Neilsen, the coalition says, is welcome to make a proposal for joining them.

Advertising declines charted

Thursday, September 10th, 2009

The Business Insider earlier this week, with its Chart of the Day, showed how brutal the first six months of 2009 have been for advertising.

Compared to the same period a year ago, U.S. ad spending declined 15.4 percent during the first half of the year, according to Neilsen figures.

The bar chart shows a decline of about 13 percent at local newspapers and about 23 percent at national newspapers.

Of 11 sectors, all are down except cable TV, which grew 1.5 percent year-over-year. Internet advertising was down 1 percent, the best performance among the rest.
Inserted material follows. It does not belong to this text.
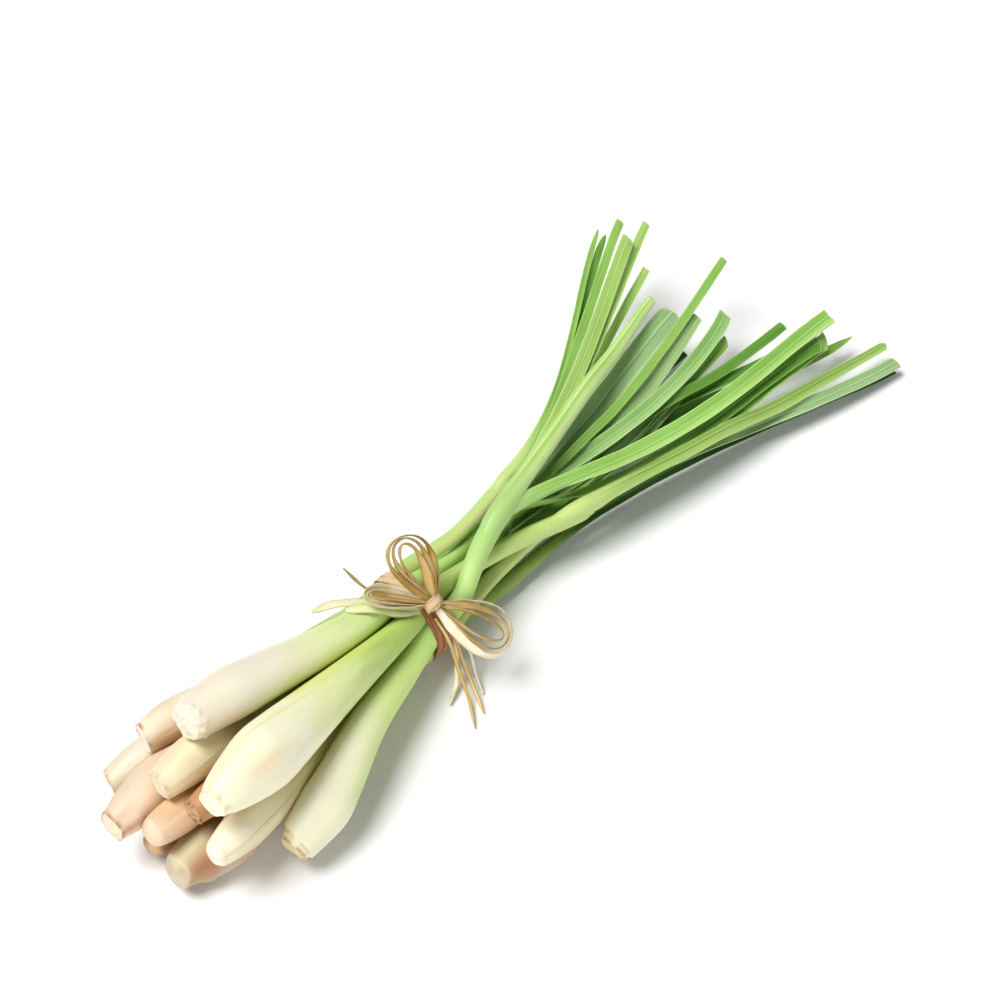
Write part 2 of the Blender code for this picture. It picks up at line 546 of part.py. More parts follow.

Business-to-business magazines fared worst, falling by more than 30 percent.

Flickering light ahead for local TV

Wednesday, August 19th, 2009

Revenue for television stations, most of which is from advertising, will grow 5.2 percent to $18.5 billion in 2010, thanks in part to political advertising and the Olympics, says the L.A. Times’ Company Town blog, quoting industry research firm SNL Kagan. Local TV stations are also collecting more money from cable re-broadcast fees.

But in the long run, the Times says, they’ll need to counter falling revenue as programs and viewers move online by developing their own programs and by exploiting digital-spectrum channels.